__Set task__:
Will you repeat only the lines beginning at the one that mentions "cutter.hide_render = True" and ending at the one that mentions "for node in", both of them included, exactly?

----------

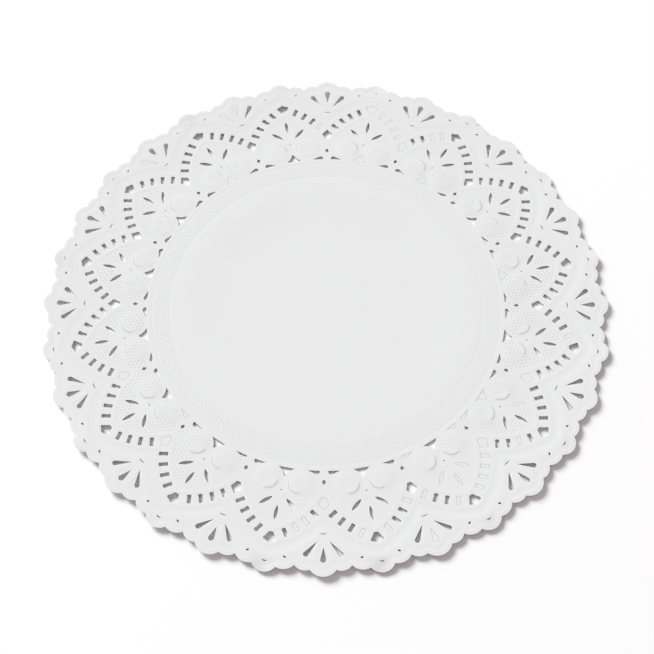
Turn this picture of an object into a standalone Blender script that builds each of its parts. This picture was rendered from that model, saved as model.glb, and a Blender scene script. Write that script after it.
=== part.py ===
"""Round paper lace doily: one flat die-cut sheet with a plain centre and a pierced, scalloped border.

Metres, +Z up. The origin is the middle of the underside, and the tip of one lace arch points along +Y.
The border repeats one arch with half a shell fan on each side. A repeat is drawn with its arch on +Y,
so that x runs across the arch and y out from the middle of the doily.
"""

import math

import bmesh
import bpy
from mathutils import Matrix, Vector

# The sheet
OUTER_RADIUS = 0.1524
REPEATS = 16
REPEAT_ANGLE = math.tau / REPEATS
BORDER_THICKNESS = 0.0012
CENTRE_THICKNESS = 0.0010
CENTRE_RADIUS = 0.0840
CENTRE_SIDES = 96

# The scalloped edge: where each lobe starts and how far it bows out, around one repeat
NOTCH_RADIUS = 0.1492
LOBE_STEPS = 6
TIP_HALF_ANGLE = 2.3
TIP_RISE = OUTER_RADIUS - NOTCH_RADIUS * math.cos(math.radians(TIP_HALF_ANGLE))
LOBES = (
    # start angle in degrees, start radius, rise
    (-TIP_HALF_ANGLE, NOTCH_RADIUS, TIP_RISE),
    (TIP_HALF_ANGLE, NOTCH_RADIUS, 0.0016),
    (5.75, 0.1470, 0.0014),
    (8.75, 0.1489, 0.0035),
    (13.75, 0.1489, 0.0014),
    (16.75, 0.1470, 0.0016),
)

# The arch: a ladder of slots along a circle, from the tip hole down to the foot hole on either side
ARCH_CENTRE = Vector((-0.0175, 0.0949))
ARCH_RADIUS = 0.0433
SLOT_ANGLES = tuple(math.radians(56.0 - 7.7 * rung) for rung in range(4))
SLOT_LENGTH = 0.0047
SLOT_WIDTH = 0.0022
TIP_HOLE_Y = 0.1345
FOOT_HOLE_Y = 0.1143
SHIELD_PINCH = 0.92
SHIELDS = {
    # half width, height of the outer point, of the side corners and of the inner edge, half inner edge
    "tip": (0.0038, 0.0029, 0.0012, -0.0029, 0.0011),
    "foot": (0.0031, 0.0036, 0.0006, -0.0031, 0.0011),
}

# Inside the arch: three petals around a hub, and a curved triangle between the two berries
HUB_Y = 0.1102
PETAL_STEPS = 4
PETALS = (
    # tilt in degrees, distance of its middle from the hub, length, width
    (0.0, 0.0112, 0.0078, 0.0018),
    (48.8, 0.0086, 0.0079, 0.0019),
    (-48.8, 0.0086, 0.0079, 0.0019),
)
BERRY_CENTRE = Vector((0.0087, 0.1041))
TRIANGLE_BASE_Y = 0.0968
TRIANGLE_HALF_BASE = 0.0041
TRIANGLE_TOP_Y = 0.1016
TRIANGLE_STEPS = 3

# Between two arches: the three drops of the shell fan
DROP_STEPS = 6
DROPS = (
    # angle of the point in degrees, its radius, angle of the round end, its radius, width
    (0.0, 0.1373, 0.0, 0.1452, 0.0030),
    (1.3, 0.1343, 3.8, 0.1421, 0.0026),
    (-1.3, 0.1343, -3.8, 0.1421, 0.0026),
)

PAPER_COLOUR = (0.84, 0.84, 0.85, 1.0)
PAPER_ROUGHNESS = 0.9


def polar(degrees, radius):
    """The point at this angle from +Y, clockwise seen from above, and this distance from the middle."""
    angle = math.radians(degrees)
    return Vector((radius * math.sin(angle), radius * math.cos(angle)))


def turned(points, angle):
    """The points turned clockwise about the middle of the doily."""
    turn = Matrix.Rotation(-angle, 2)
    return [turn @ point for point in points]


def bowed(start, end, rise, steps):
    """Points of the arc that leaves start and bows out by rise before end, without end itself."""
    chord = end - start
    outward = Vector((-chord.y, chord.x)).normalized()
    radius = (chord.length_squared / 4 + rise**2) / (2 * rise)
    centre = (start + end) / 2 + outward * (rise - radius)
    sweep = 2 * math.asin(chord.length / 2 / radius)
    arm = start - centre
    return [centre + Matrix.Rotation(-sweep * i / steps, 2) @ arm for i in range(steps)]


def pinched(corners, share):
    """A polygon whose sides are drawn in: the middle of each lies at this share of its distance."""
    points = []
    for corner, following in zip(corners, corners[1:] + corners[:1]):
        points += [corner, (corner + following) / 2 * share]
    return points


def scalloped_edge():
    points = []
    for repeat in range(REPEATS):
        for lobe, (angle, radius, rise) in enumerate(LOBES):
            next_angle, next_radius, _ = LOBES[(lobe + 1) % len(LOBES)]
            if lobe == len(LOBES) - 1:
                next_angle += math.degrees(REPEAT_ANGLE)
            arc = bowed(polar(angle, radius), polar(next_angle, next_radius), rise, LOBE_STEPS)
            points += turned(arc, repeat * REPEAT_ANGLE)
    return points


def shield(kind, middle_y):
    """A five-sided hole with drawn-in sides, its point outwards and a short inner edge."""
    half_width, point_y, side_y, inner_y, half_inner = SHIELDS[kind]
    right = [Vector((half_width, side_y)), Vector((half_inner, inner_y))]
    left = [Vector((-corner.x, corner.y)) for corner in reversed(right)]
    corners = [Vector((0, point_y))] + right + left
    return [point + Vector((0, middle_y)) for point in pinched(corners, SHIELD_PINCH)]


def slots():
    """The four slots of the arch's right side, each square to the arch, and their mirror images."""
    found = []
    for angle in SLOT_ANGLES:
        along = Vector((math.cos(angle), math.sin(angle)))
        across = Vector((-along.y, along.x))
        middle = ARCH_CENTRE + along * ARCH_RADIUS
        signs = ((1, 1), (1, -1), (-1, -1), (-1, 1))
        corners = [
            middle + along * (SLOT_LENGTH / 2 * end) + across * (SLOT_WIDTH / 2 * side)
            for end, side in signs
        ]
        found += [corners, [Vector((-corner.x, corner.y)) for corner in corners]]
    return found


def petal(tilt, distance, length, width):
    """A pointed leaf that leans from the arch's axis by tilt degrees."""
    start, end = Vector((0, distance - length / 2)), Vector((0, distance + length / 2))
    outline = bowed(start, end, width / 2, PETAL_STEPS) + bowed(end, start, width / 2, PETAL_STEPS)
    return [point + Vector((0, HUB_Y)) for point in turned(outline, math.radians(tilt))]


def triangle():
    """The gap between the berries and the inner band. Its sides follow the berries' rims."""
    corner = Vector((TRIANGLE_HALF_BASE, TRIANGLE_BASE_Y))
    top = Vector((0, TRIANGLE_TOP_Y))
    first, last = (corner - BERRY_CENTRE), (top - BERRY_CENTRE)
    sweep = first.angle_signed(last)
    side = [
        BERRY_CENTRE + (Matrix.Rotation(-sweep * i / TRIANGLE_STEPS, 2) @ first).normalized()
        * (first.length + (last.length - first.length) * i / TRIANGLE_STEPS)
        for i in range(TRIANGLE_STEPS)
    ]
    return side + [top] + [Vector((-point.x, point.y)) for point in reversed(side)]


def drop(point_angle, point_radius, end_angle, end_radius, width):
    """A drop whose point is towards the middle of the doily, between two arches."""
    point = polar(point_angle, point_radius)
    along = (polar(end_angle, end_radius) - point).normalized()
    bulb = polar(end_angle, end_radius) - along * width / 2
    half_sweep = math.pi - math.acos(width / 2 / (bulb - point).length)
    arm = along * width / 2
    turns = [half_sweep * (1 - 2 * i / DROP_STEPS) for i in range(DROP_STEPS + 1)]
    round_end = [bulb + Matrix.Rotation(angle, 2) @ arm for angle in turns]
    return turned([point] + round_end, REPEAT_ANGLE / 2)


def gaps():
    """Every gap that is cut through, around the whole border."""
    tip_hole = shield("tip", TIP_HOLE_Y)
    foot_hole = turned(shield("foot", FOOT_HOLE_Y), REPEAT_ANGLE / 2)
    in_one_repeat = [tip_hole, foot_hole, triangle()]
    in_one_repeat += slots()
    in_one_repeat += [petal(*row) for row in PETALS]
    in_one_repeat += [drop(*row) for row in DROPS]
    return [turned(gap, i * REPEAT_ANGLE) for i in range(REPEATS) for gap in in_one_repeat]


def new_collection(name):
    collection = bpy.data.collections.new(name)
    bpy.context.scene.collection.children.link(collection)
    return collection


def paper():
    material = bpy.data.materials.new("white_paper")
    material.use_nodes = True
    shader = material.node_tree.nodes["Principled BSDF"]
    shader.inputs["Base Color"].default_value = PAPER_COLOUR
    shader.inputs["Roughness"].default_value = PAPER_ROUGHNESS
    shader.inputs["Metallic"].default_value = 0.0
    return material


def cut_sheet(name, collection):
    """The blank with its edge and gaps: a filled flat curve, made a mesh so that it can be recessed."""
    curve = bpy.data.curves.new(name + "_outline", "CURVE")
    curve.dimensions = "2D"
    curve.fill_mode = "BOTH"
    curve.extrude = BORDER_THICKNESS / 2
    for outline in [scalloped_edge()] + gaps():
        spline = curve.splines.new("POLY")
        spline.points.add(len(outline) - 1)
        spline.use_cyclic_u = True
        for place, point in zip(spline.points, outline):
            place.co = (point.x, point.y, 0, 1)
    drawn = bpy.data.objects.new(name + "_outline", curve)
    drawn.location.z = BORDER_THICKNESS / 2
    collection.objects.link(drawn)
    bpy.context.view_layer.update()
    mesh = bpy.data.meshes.new_from_object(drawn.evaluated_get(bpy.context.evaluated_depsgraph_get()))
    mesh.name = name
    sheet = bpy.data.objects.new(name, mesh)
    sheet.matrix_world = drawn.matrix_world
    collection.objects.link(sheet)
    bpy.data.objects.remove(drawn)
    welded = bmesh.new()
    welded.from_mesh(mesh)
    bmesh.ops.remove_doubles(welded, verts=welded.verts, dist=1e-6)
    bmesh.ops.recalc_face_normals(welded, faces=welded.faces)
    welded.to_mesh(mesh)
    welded.free()
    return sheet


def recess_centre(sheet, collection):
    """Leaves the plain centre thinner than the border, which is raised all over by its embossing."""
    depth = BORDER_THICKNESS - CENTRE_THICKNESS
    height = BORDER_THICKNESS
    bpy.ops.mesh.primitive_cylinder_add(
        vertices=CENTRE_SIDES,
        radius=CENTRE_RADIUS,
        depth=height,
        location=(0, 0, BORDER_THICKNESS - depth + height / 2),
    )
    cutter = bpy.context.object
    cutter.name = "centre_cutter"
    cutter.hide_render = True
    cutter.display_type = "WIRE"
    for holder in cutter.users_collection:
        holder.objects.unlink(cutter)
    collection.objects.link(cutter)
    recess = sheet.modifiers.new("Plain centre", "BOOLEAN")
    recess.operation = "DIFFERENCE"
    recess.solver = "EXACT"
    recess.object = cutter


for old in list(bpy.data.objects):
    bpy.data.objects.remove(old)
doily = new_collection("lace_doily")
cutters = new_collection("doily_cutters")
doily_sheet = cut_sheet("doily_sheet", doily)
doily_sheet.data.materials.append(paper())
recess_centre(doily_sheet, cutters)
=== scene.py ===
import math

import bmesh
import bpy
import numpy as np
from mathutils import Matrix, Vector, geometry


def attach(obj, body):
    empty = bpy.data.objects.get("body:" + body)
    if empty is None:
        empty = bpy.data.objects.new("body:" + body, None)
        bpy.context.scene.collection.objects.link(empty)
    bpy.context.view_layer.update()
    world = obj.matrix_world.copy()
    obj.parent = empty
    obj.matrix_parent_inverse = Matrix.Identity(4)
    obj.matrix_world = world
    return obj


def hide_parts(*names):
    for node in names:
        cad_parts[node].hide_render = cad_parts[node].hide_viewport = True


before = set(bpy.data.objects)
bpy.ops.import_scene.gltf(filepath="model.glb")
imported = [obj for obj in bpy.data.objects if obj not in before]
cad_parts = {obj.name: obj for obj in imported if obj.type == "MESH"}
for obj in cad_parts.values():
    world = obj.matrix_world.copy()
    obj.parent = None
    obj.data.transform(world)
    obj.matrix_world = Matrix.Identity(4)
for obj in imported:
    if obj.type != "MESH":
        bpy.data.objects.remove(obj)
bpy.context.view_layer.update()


# ---------------------------------------------------------------------------------------------
# The doily: one sheet of thin white paper. A steel die cuts its holes and its scalloped edge and
# presses the lace into the border in the same stroke. The middle is left plain for a plate.

# The border repeats one arch with half a shell fan on each side. A repeat is drawn in mm with its
# arch on +Y, so that x runs across the arch and y out from the middle of the doily.
MM_IN_METRE = 1000
REPEATS = 16
HALF_REPEAT = 180 / REPEATS


def polar(degrees, radius):
    """Points at this angle from +Y, clockwise seen from above."""
    angle = np.radians(degrees)
    return np.stack(np.broadcast_arrays(radius * np.sin(angle), radius * np.cos(angle)), -1)


def turned(points, degrees):
    """The points turned clockwise about the middle of the doily."""
    cosine, sine = math.cos(math.radians(degrees)), math.sin(math.radians(degrees))
    return np.asarray(points) @ np.array([[cosine, -sine], [sine, cosine]])


def flipped(points):
    """The mirror image across the arch's axis, run the other way round."""
    return np.asarray(points)[::-1] * (-1, 1)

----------

__Solution to this task__:
    cutter.hide_render = True
    cutter.display_type = "WIRE"
    for holder in cutter.users_collection:
        holder.objects.unlink(cutter)
    collection.objects.link(cutter)
    recess = sheet.modifiers.new("Plain centre", "BOOLEAN")
    recess.operation = "DIFFERENCE"
    recess.solver = "EXACT"
    recess.object = cutter


for old in list(bpy.data.objects):
    bpy.data.objects.remove(old)
doily = new_collection("lace_doily")
cutters = new_collection("doily_cutters")
doily_sheet = cut_sheet("doily_sheet", doily)
doily_sheet.data.materials.append(paper())
recess_centre(doily_sheet, cutters)
=== scene.py ===
import math

import bmesh
import bpy
import numpy as np
from mathutils import Matrix, Vector, geometry


def attach(obj, body):
    empty = bpy.data.objects.get("body:" + body)
    if empty is None:
        empty = bpy.data.objects.new("body:" + body, None)
        bpy.context.scene.collection.objects.link(empty)
    bpy.context.view_layer.update()
    world = obj.matrix_world.copy()
    obj.parent = empty
    obj.matrix_parent_inverse = Matrix.Identity(4)
    obj.matrix_world = world
    return obj


def hide_parts(*names):
    for node in names:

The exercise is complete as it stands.